Experimental and Numerical Characterization of a Circular Unbonded Fiber-Reinforced Elastomeric Isolator With High-Damping

Fiber Reinforced Elastomeric isolators (FREis) represent a novel category of elastomeric seismic isolators. in contrast to conventional Steel-Reinforced Elastomeric isolators (SREis), FREis incorporate slender layers of fibers instead of steel laminates to provide vertical reinforcement. These isolators can be utilized in various configurations, including bonded, unbonded, and partially bonded setups. in the unbonded configuration, the isolator is positioned between the superstructure and the foundation without bonding or fastening. The shear load transfer relies on the friction generated between the isolator and the structure.

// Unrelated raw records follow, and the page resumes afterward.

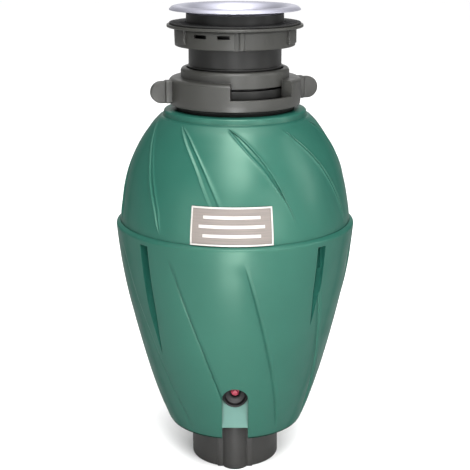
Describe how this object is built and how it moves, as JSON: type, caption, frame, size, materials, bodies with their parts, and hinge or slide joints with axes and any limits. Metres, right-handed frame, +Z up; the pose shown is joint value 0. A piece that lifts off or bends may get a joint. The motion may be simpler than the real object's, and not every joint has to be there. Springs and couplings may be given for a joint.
{
  "type": "kitchen garbage disposal",
  "caption": "Continuous-feed food waste disposer with a tapered sound-insulating shell, twist-lock sink mount, reset button and rear drain outlet.",
  "frame": {"origin": "centre of the round base's underside, on the surface that the disposer stands on", "axes": "+Z up along the motor shaft to the sink flange; front, with the reset button, towards -Y; drain outlet towards +Y"},
  "size_m": [0.2144, 0.2282, 0.419],
  "materials": {
    "green_shell": "smooth moulded, semi-gloss",
    "stainless": "polished and brushed stainless steel",
    "dark_steel": "dark coated steel",
    "dark_plastic": "moulded, fine texture",
    "black_plastic": "moulded, satin",
    "collar_plastic": "moulded, satin",
    "rubber": "matte",
    "motor_iron": "plated steel",
    "copper": "enamelled copper",
    "ferrite": "ground ferrite",
    "red_plastic": "moulded",
    "badge_metal": "brushed, pale border",
    "circuit_board": "resin board"
  },
  "bodies": {
    "housing": {"upper_shell": "green_shell", "lower_shell": "green_shell", "sink_flange": "stainless", "shredder_ring": "stainless", "lower_bearing": "stainless", "upper_bearing": "stainless", "outlet_flange": "stainless", "shell_screw_1": "stainless", "shell_screw_2": "stainless", "shell_screw_3": "stainless", "shell_screw_4": "stainless", "backup_flange": "dark_steel", "lower_end_bell": "dark_steel", "upper_bearing_seat": "dark_steel", "mounting_nut": "dark_plastic", "hopper": "dark_plastic", "drain_chamber": "dark_plastic", "base_cover": "dark_plastic", "brush_holder_right": "dark_plastic", "brush_holder_left": "dark_plastic", "overload_switch": "dark_plastic", "flange_sleeve": "black_plastic", "reset_bezel": "black_plastic", "fibre_gasket": "rubber", "neck_cushion": "rubber", "splash_guard": "rubber", "shaft_seal": "rubber", "cord_gland": "rubber", "motor_can": "motor_iron", "magnet_1": "ferrite", "magnet_2": "ferrite", "brush_right": "ferrite", "brush_left": "ferrite", "rectifier_board": "circuit_board", "badge": "badge_metal"},
    "rotor": {"rotor_shaft": "stainless", "armature_core": "motor_iron", "armature_winding": "copper", "commutator": "copper", "turntable": "stainless", "turntable_nut": "stainless", "impeller_pin_1": "stainless", "impeller_pin_2": "stainless"},
    "impeller_1": {"impeller_1": "stainless"},
    "impeller_2": {"impeller_2": "stainless"},
    "mounting_ring": {"mounting_ring": "collar_plastic"},
    "reset_button": {"reset_button": "red_plastic"}
  },
  "joints": [
    {"name": "rotor_spin", "type": "hinge", "parent": "housing", "child": "rotor", "pos_m": [0, 0, 0.15], "axis": [0, 0, 1], "continuous": true},
    {"name": "impeller_1_swivel", "type": "hinge", "parent": "rotor", "child": "impeller_1", "pos_m": [0.044, 0, 0.236], "axis": [0, 0, 1], "continuous": true},
    {"name": "impeller_2_swivel", "type": "hinge", "parent": "rotor", "child": "impeller_2", "pos_m": [-0.044, 0, 0.236], "axis": [0, 0, 1], "continuous": true},
    {"name": "mounting_ring_turn", "type": "hinge", "parent": "housing", "child": "mounting_ring", "pos_m": [0, 0, 0.35], "axis": [0, 0, 1], "range_deg": [0, 35]},
    {"name": "reset_button_press", "type": "slide", "parent": "housing", "child": "reset_button", "axis": [0, 1, 0], "range_m": [0, 0.0025], "stiffness_N_per_m": 400, "springref_m": -0.0005}
  ]
}
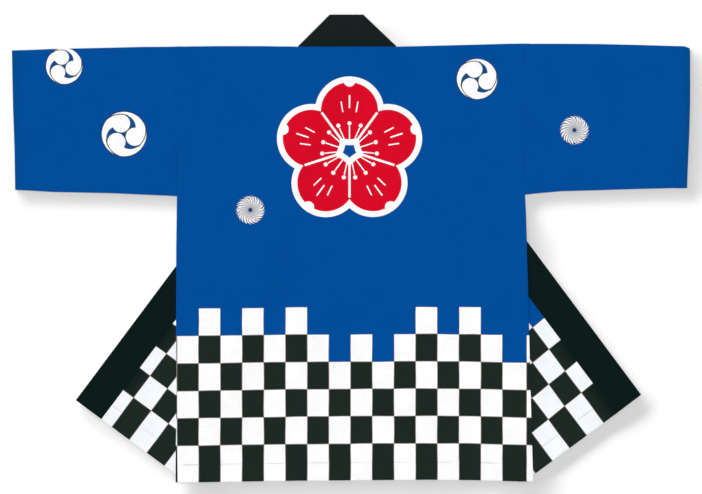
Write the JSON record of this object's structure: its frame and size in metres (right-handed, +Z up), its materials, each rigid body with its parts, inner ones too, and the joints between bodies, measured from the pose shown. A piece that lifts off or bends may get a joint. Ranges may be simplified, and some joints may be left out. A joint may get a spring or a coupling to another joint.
{
  "type": "happi coat laid flat",
  "caption": "Short open-fronted cotton festival coat laid flat, back up, with straight sleeves, both fronts turned under to the sides and one collar band round the neck and fronts.",
  "frame": {"origin": "middle of the coat's outline on the surface it lies on", "axes": "+X towards the right cuff, across the shoulders; +Y from the hem to the neck; +Z up, out of the coat's back"},
  "size_m": [1.2712, 0.8774, 0.0066],
  "materials": {
    "body_cotton": "plain-weave cotton, blue ground, printed in black, white and red, matte",
    "sleeve_cotton": "plain-weave cotton, blue ground with white motifs, matte",
    "band_cotton": "black plain-weave cotton over a core, matte"
  },
  "bodies": {
    "root": {"back": "body_cotton", "front_left": "body_cotton", "front_right": "body_cotton", "sleeve_left": "sleeve_cotton", "sleeve_right": "sleeve_cotton", "collar_band": "band_cotton"}
  },
  "joints": []
}
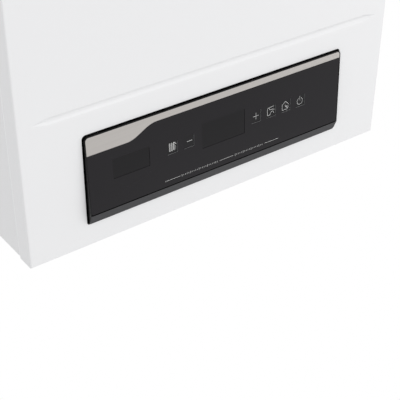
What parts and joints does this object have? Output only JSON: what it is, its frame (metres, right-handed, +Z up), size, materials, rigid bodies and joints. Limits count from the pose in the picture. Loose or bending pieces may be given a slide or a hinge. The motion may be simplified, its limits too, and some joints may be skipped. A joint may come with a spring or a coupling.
{
  "type": "wall-hung gas boiler",
  "caption": "Wall-hung gas combination boiler: white sheet-steel casing, lift-off front cover, dark sloping control panel with keys, and the sealed burner, fan and water circuits inside.",
  "frame": {"origin": "midpoint of the two wall screw holes, on the wall plane", "axes": "+Z up, -Y out of the wall towards the user, +X to the right of someone facing the front"},
  "size_m": [0.4, 0.3056, 0.7697],
  "materials": {
    "cover_white": "smooth white powder coat, satin",
    "side_white": "smooth white powder coat, satin",
    "galvanised": "galvanised sheet",
    "bezel_plastic": "fine matt moulding",
    "fascia_gloss": "high gloss",
    "trim_metal": "satin champagne",
    "lens_dark": "high gloss smoked",
    "key_gloss": "high gloss",
    "board_green": "solder mask",
    "box_grey": "matt moulding",
    "screw_steel": "zinc plated",
    "burner_steel": "stainless",
    "sight_glass": "clear",
    "fibre": "ceramic fibre board",
    "copper": "bright copper",
    "brass": "machined brass",
    "ceramic": "glazed ceramic",
    "motor_steel": "laminated stack",
    "switch_plastic": "matt moulding",
    "gasket_rubber": "soft",
    "collar_white": "white enamel",
    "vessel_red": "gloss enamel",
    "pump_iron": "cataphoretic coat",
    "impeller_plastic": "moulded",
    "pump_red": "satin enamel",
    "plates_steel": "brazed stainless",
    "gas_yellow": "enamel",
    "gas_alloy": "die cast",
    "knob_red": "moulded",
    "knob_black": "moulded"
  },
  "bodies": {
    "casing": {"wall_bracket": "galvanised", "back_frame": "galvanised", "side_left": "side_white", "side_right": "side_white", "top_plate": "galvanised", "bottom_tray": "galvanised", "fascia_bezel": "bezel_plastic", "fascia_plate": "fascia_gloss", "wave_trim": "trim_metal", "display_lens": "lens_dark", "status_lens": "lens_dark", "display_board": "board_green", "control_box": "box_grey", "control_lid": "box_grey", "main_board": "board_green", "sealed_chamber": "galvanised", "chamber_door": "galvanised", "panel_screws": "screw_steel", "sight_glass": "sight_glass", "combustion_box": "burner_steel", "fibre_boards": "fibre", "heat_exchanger": "copper", "burner_rack": "burner_steel", "gas_manifold": "brass", "electrodes": "ceramic", "flue_hood": "galvanised", "fan_housing": "galvanised", "fan_motor": "motor_steel", "air_switch": "switch_plastic", "collar_gasket": "gasket_rubber", "flue_collar": "collar_white", "expansion_vessel": "vessel_red", "vessel_pipe": "copper", "pump_housing": "pump_iron", "pump_motor": "pump_red", "air_vent": "brass", "plate_exchanger": "plates_steel", "flow_group": "brass", "diverter_motor": "switch_plastic", "return_group": "brass", "relief_valve": "brass", "flow_pipe": "copper", "return_pipe": "copper", "gas_line": "gas_yellow", "gas_valve": "gas_alloy", "pipe_stubs": "brass", "cable_gland": "knob_black"},
    "cover": {"front_cover": "cover_white", "cover_screws": "screw_steel"},
    "fan_rotor": {"fan_wheel": "galvanised"},
    "pump_rotor": {"pump_impeller": "impeller_plastic"},
    "diverter": {"diverter_spindle": "screw_steel"},
    "relief_handle": {"relief_knob": "knob_red"},
    "fill_handle": {"fill_knob": "knob_black"},
    "key_heating": {"key_heating": "key_gloss"},
    "key_minus": {"key_minus": "key_gloss"},
    "key_plus": {"key_plus": "key_gloss"},
    "key_water": {"key_water": "key_gloss"},
    "key_home": {"key_home": "key_gloss"},
    "key_power": {"key_power": "key_gloss"}
  },
  "joints": [
    {"name": "cover_swing", "type": "hinge", "parent": "casing", "child": "cover", "pos_m": [0, -0.2815, 0.0386], "axis": [-1, 0, 0], "range_deg": [0, 30]},
    {"name": "fan_spin", "type": "hinge", "parent": "casing", "child": "fan_rotor", "pos_m": [-0.042, -0.1965, -0.0304], "axis": [0, -1, 0], "continuous": true},
    {"name": "pump_spin", "type": "hinge", "parent": "casing", "child": "pump_rotor", "pos_m": [0.12, -0.123, -0.506], "axis": [0, -1, 0], "continuous": true},
    {"name": "diverter_lift", "type": "slide", "parent": "casing", "child": "diverter", "axis": [0, 0, 1], "range_m": [0, 0.006], "stiffness_N_per_m": 1500},
    {"name": "relief_turn", "type": "hinge", "parent": "casing", "child": "relief_handle", "pos_m": [0.148, -0.153, -0.619], "axis": [0, -1, 0], "range_deg": [0, 90]},
    {"name": "fill_turn", "type": "hinge", "parent": "casing", "child": "fill_handle", "pos_m": [0.0975, -0.14, -0.6596], "axis": [0, 0, -1], "range_deg": [0, 270]},
    {"name": "heating_press", "type": "slide", "parent": "casing", "child": "key_heating", "axis": [0, 0.9991, -0.0429], "range_m": [0, 0.0008], "stiffness_N_per_m": 2000},
    {"name": "minus_press", "type": "slide", "parent": "casing", "child": "key_minus", "axis": [0, 0.9991, -0.0429], "range_m": [0, 0.0008], "stiffness_N_per_m": 2000},
    {"name": "plus_press", "type": "slide", "parent": "casing", "child": "key_plus", "axis": [0, 0.9991, -0.0429], "range_m": [0, 0.0008], "stiffness_N_per_m": 2000},
    {"name": "water_press", "type": "slide", "parent": "casing", "child": "key_water", "axis": [0, 0.9991, -0.0429], "range_m": [0, 0.0008], "stiffness_N_per_m": 2000},
    {"name": "home_press", "type": "slide", "parent": "casing", "child": "key_home", "axis": [0, 0.9991, -0.0429], "range_m": [0, 0.0008], "stiffness_N_per_m": 2000},
    {"name": "power_press", "type": "slide", "parent": "casing", "child": "key_power", "axis": [0, 0.9991, -0.0429], "range_m": [0, 0.0008], "stiffness_N_per_m": 2000}
  ]
}
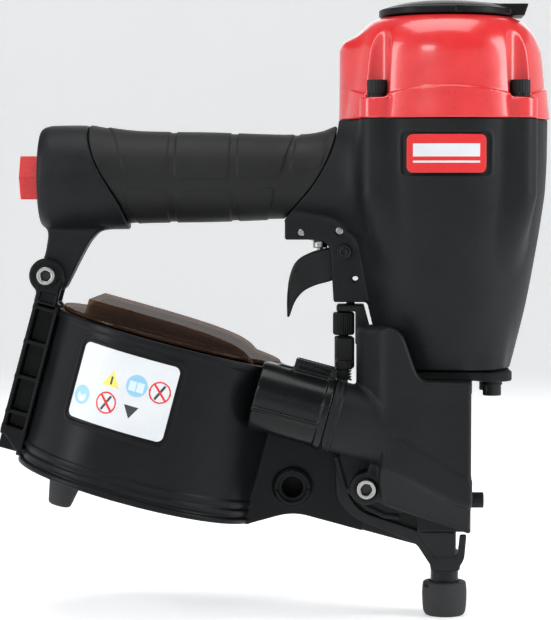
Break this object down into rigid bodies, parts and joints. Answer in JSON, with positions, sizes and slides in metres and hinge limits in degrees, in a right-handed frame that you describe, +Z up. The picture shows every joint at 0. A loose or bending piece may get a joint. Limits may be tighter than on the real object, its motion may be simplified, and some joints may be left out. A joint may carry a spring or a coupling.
{
  "type": "pneumatic coil nailer",
  "caption": "Pneumatic coil nailer: red-capped cast head, gripped handle, trigger with contact safety and depth wheel, sloped round magazine, rubber-tipped nose.",
  "frame": {"origin": "centre of the footprint, on the plane that the nose tip stands on", "axes": "+X forwards from the handle end to the head, +Y to the operator's left, +Z up along the drive axis"},
  "size_m": [0.2754, 0.1232, 0.3072],
  "materials": {
    "cast_black": "black powder coat on cast alloy, fine texture",
    "gloss_red": "gloss red paint",
    "plug_red": "red moulded plastic",
    "plastic_black": "black glass-filled nylon, satin",
    "rubber_black": "soft black rubber",
    "seal_black": "black nitrile",
    "steel": "zinc-plated or bright steel",
    "black_steel": "black oxide steel",
    "aluminium": "machined",
    "smoked": "clear smoked amber plastic",
    "label_white": "plain white label"
  },
  "bodies": {
    "tool_body": {"housing_body": "cast_black", "nose_body": "cast_black", "handle_end_cap": "cast_black", "cylinder_cap": "gloss_red", "front_label": "plug_red", "magazine_tub": "plastic_black", "feeder_cap": "plastic_black", "handle_grip": "rubber_black", "bumper": "rubber_black", "magazine_foot": "rubber_black", "cap_gasket": "seal_black", "cylinder_seal": "seal_black", "deflector_screw": "steel", "head_valve_spring": "steel", "air_filter": "steel", "trigger_spring": "steel", "valve_bushing": "steel", "valve_spring": "steel", "valve_pin_rear": "steel", "valve_pin_front": "steel", "safety_spring": "steel", "feeder_spring": "steel", "door_hinge_pin": "steel", "cover_hinge_pin": "steel", "magazine_arm_bolt": "steel", "magazine_front_bolt": "steel", "cap_bolt_1": "black_steel", "cap_bolt_2": "black_steel", "cap_bolt_3": "black_steel", "cap_bolt_4": "black_steel", "trigger_pivot_pin": "black_steel", "nose_bolt_1": "black_steel", "nose_bolt_2": "black_steel", "nose_bolt_3": "black_steel", "nose_bolt_4": "black_steel", "nose_side_screw": "black_steel", "magazine_snap_ring": "black_steel", "drive_cylinder": "aluminium", "side_label": "label_white"},
    "exhaust_deflector": {"exhaust_deflector": "plastic_black"},
    "inlet_plug": {"inlet_plug": "plug_red"},
    "head_valve": {"head_valve": "plastic_black"},
    "piston": {"drive_piston": "aluminium", "piston_ring": "seal_black", "driver_blade": "steel"},
    "trigger": {"trigger": "black_steel"},
    "trigger_lever": {"trigger_lever": "steel"},
    "valve_stem": {"valve_stem": "steel"},
    "upper_arm": {"upper_safety_arm": "black_steel"},
    "depth_wheel": {"depth_wheel": "black_steel"},
    "lower_arm": {"lower_safety_arm": "black_steel", "contact_tube": "black_steel", "no_mar_tip": "rubber_black"},
    "feeder": {"feeder_piston": "aluminium"},
    "feed_pawl": {"feed_pawl": "steel"},
    "nose_door": {"nose_door": "black_steel"},
    "door_latch": {"door_latch": "black_steel"},
    "magazine_cover": {"magazine_cover": "plastic_black", "magazine_lid": "smoked"},
    "nail_platform": {"nail_platform": "plastic_black"}
  },
  "joints": [
    {"name": "deflector_turn", "type": "hinge", "parent": "tool_body", "child": "exhaust_deflector", "pos_m": [0.0873, -0.008, 0.302], "axis": [0, 0, 1], "continuous": true},
    {"name": "inlet_plug_pull", "type": "slide", "parent": "tool_body", "child": "inlet_plug", "axis": [-1, 0, 0], "range_m": [0, 0.02]},
    {"name": "head_valve_lift", "type": "slide", "parent": "tool_body", "child": "head_valve", "axis": [0, 0, 1], "range_m": [0, 0.006], "stiffness_N_per_m": 500, "springref_m": -0.005, "deforming": ["head_valve_spring"]},
    {"name": "drive_stroke", "type": "slide", "parent": "tool_body", "child": "piston", "axis": [0, 0, -1], "range_m": [0, 0.075]},
    {"name": "trigger_pull", "type": "hinge", "parent": "tool_body", "child": "trigger", "pos_m": [0.0368, -0.008, 0.18275], "axis": [0, 1, 0], "range_deg": [0, 12], "stiffness_Nm_per_rad": 0.6, "springref_deg": -28.65},
    {"name": "trigger_lever_lift", "type": "hinge", "parent": "trigger", "child": "trigger_lever", "pos_m": [0.0122, -0.008, 0.1722], "axis": [0, 1, 0], "range_deg": [-8, 0]},
    {"name": "valve_stem_press", "type": "slide", "parent": "tool_body", "child": "valve_stem", "axis": [0, 0, 1], "range_m": [0, 0.0022], "stiffness_N_per_m": 400, "springref_m": -0.0015, "deforming": ["valve_spring"]},
    {"name": "contact_safety", "type": "slide", "parent": "tool_body", "child": "upper_arm", "axis": [0, 0, 1], "range_m": [0, 0.007], "stiffness_N_per_m": 250, "springref_m": -0.008, "deforming": ["safety_spring"]},
    {"name": "depth_wheel_turn", "type": "hinge", "parent": "upper_arm", "child": "depth_wheel", "pos_m": [0.0365, -0.008, 0.1467], "axis": [0, 0, 1], "range_deg": [0, 1440]},
    {"name": "depth_adjust", "type": "slide", "parent": "upper_arm", "child": "lower_arm", "axis": [0, 0, 1], "range_m": [-0.005, 0]},
    {"name": "feed_stroke", "type": "slide", "parent": "tool_body", "child": "feeder", "axis": [0.9659, 0, -0.2588], "range_m": [-0.008, 0], "stiffness_N_per_m": 300, "springref_m": 0.005, "deforming": ["feeder_spring"]},
    {"name": "feed_pawl_swing", "type": "hinge", "parent": "feeder", "child": "feed_pawl", "pos_m": [0.07386, -0.0234, 0.09144], "axis": [-0.2588, 0, -0.9659], "range_deg": [0, 16], "stiffness_Nm_per_rad": 0.05, "springref_deg": -28.65},
    {"name": "nose_door_swing", "type": "hinge", "parent": "tool_body", "child": "nose_door", "pos_m": [0.0949, 0.008, 0.08], "axis": [0, 0, -1], "range_deg": [0, 100]},
    {"name": "door_latch_turn", "type": "hinge", "parent": "nose_door", "child": "door_latch", "pos_m": [0.0593, 0.009, 0.084], "axis": [0, 1, 0], "range_deg": [0, 60]},
    {"name": "magazine_cover_swing", "type": "hinge", "parent": "tool_body", "child": "magazine_cover", "pos_m": [-0.11729, 0.011, 0.11605], "axis": [0.2588, 0, 0.9659], "range_deg": [0, 90]},
    {"name": "platform_height", "type": "slide", "parent": "tool_body", "child": "nail_platform", "axis": [0.2588, 0, 0.9659], "range_m": [0, 0.025]}
  ],
  "couplings": [
    {"joint": "depth_wheel_turn", "follows": "depth_adjust", "rad_per_m": -5026.5}
  ]
}
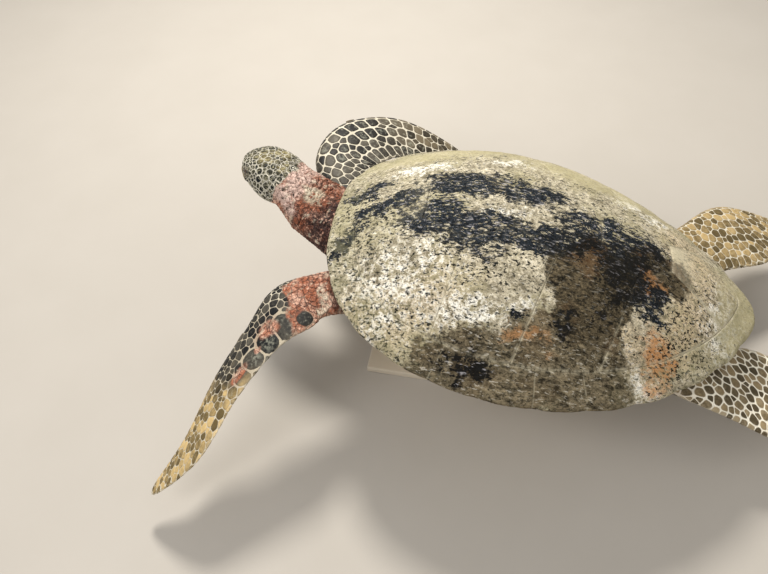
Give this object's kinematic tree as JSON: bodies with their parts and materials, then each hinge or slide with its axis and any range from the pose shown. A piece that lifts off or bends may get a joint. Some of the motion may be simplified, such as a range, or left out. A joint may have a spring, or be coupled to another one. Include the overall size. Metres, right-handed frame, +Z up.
{
  "type": "green sea turtle model on a stand",
  "caption": "Life-size green sea turtle swimming with its head turned to its right, held over a flat board by two short rods.",
  "frame": {"origin": "centre of the underside of the stand's board, on the floor", "axes": "+Z up; -Y towards the turtle's head end, along its body; +X towards the turtle's left side"},
  "size_m": [1.0731, 1.4162, 0.485],
  "materials": {
    "shell": "horny plates with a dull coat of algae",
    "rim": "horny plates with a paler coat of algae",
    "plastron": "smooth pale yellow horn",
    "skin": "scaly skin, slightly damp",
    "beak": "worn horn",
    "claw": "dark horn",
    "eye": "wet dark eye",
    "board": "satin pale buff paint on a steel plate",
    "rod": "brushed steel"
  },
  "bodies": {
    "root": {"nuchal": "rim", "vertebral_1": "shell", "vertebral_2": "shell", "vertebral_3": "shell", "vertebral_4": "shell", "vertebral_5": "shell", "costal_left_1": "shell", "costal_left_2": "shell", "costal_left_3": "shell", "costal_left_4": "shell", "costal_right_1": "shell", "costal_right_2": "shell", "costal_right_3": "shell", "costal_right_4": "shell", "marginal_left_1": "rim", "marginal_left_2": "rim", "marginal_left_3": "rim", "marginal_left_4": "rim", "marginal_left_5": "rim", "marginal_left_6": "rim", "marginal_left_7": "rim", "marginal_left_8": "rim", "marginal_left_9": "rim", "marginal_left_10": "rim", "marginal_left_11": "rim", "marginal_left_12": "rim", "marginal_right_1": "rim", "marginal_right_2": "rim", "marginal_right_3": "rim", "marginal_right_4": "rim", "marginal_right_5": "rim", "marginal_right_6": "rim", "marginal_right_7": "rim", "marginal_right_8": "rim", "marginal_right_9": "rim", "marginal_right_10": "rim", "marginal_right_11": "rim", "marginal_right_12": "rim", "plastron": "plastron", "trunk": "skin", "neck": "skin", "tail": "skin", "upper_arm_left": "skin", "upper_arm_right": "skin", "front_flipper_left": "skin", "front_flipper_right": "skin", "hind_flipper_left": "skin", "hind_flipper_right": "skin", "head": "skin", "jaw": "skin", "beak_upper": "beak", "beak_lower": "beak", "eye_left": "eye", "eye_right": "eye", "claw_left": "claw", "claw_right": "claw", "stand_base": "board", "stand_rod_front": "rod", "stand_rod_rear": "rod"}
  },
  "joints": []
}
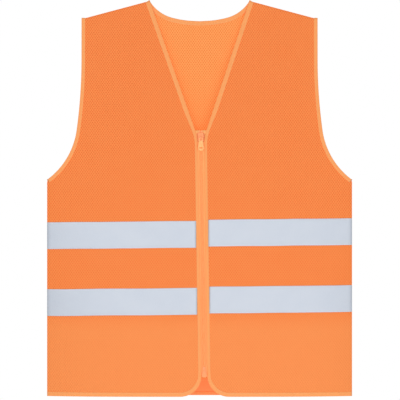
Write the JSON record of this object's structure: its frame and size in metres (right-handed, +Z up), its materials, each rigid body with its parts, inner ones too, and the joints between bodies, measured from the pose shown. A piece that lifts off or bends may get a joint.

This application is characterized by rollover deformation, which reduces horizontal stiffness and enhances the damping capacity of the isolator compared to its bonded counterpart. This study proposes a combined numerical and experimental approach to characterize the lateral behavior of FREis. A preliminary numerical model, based on simple material tests, is presented to predict the horizontal characteristics. Subsequently, a prototype is fabricated and subjected to experimental tests, with the results compared to the numerical predictions. The outcomes of this research underscore the robustness of the numerical model, which can be employed both for predicting lateral behavior and anticipating future structural applications.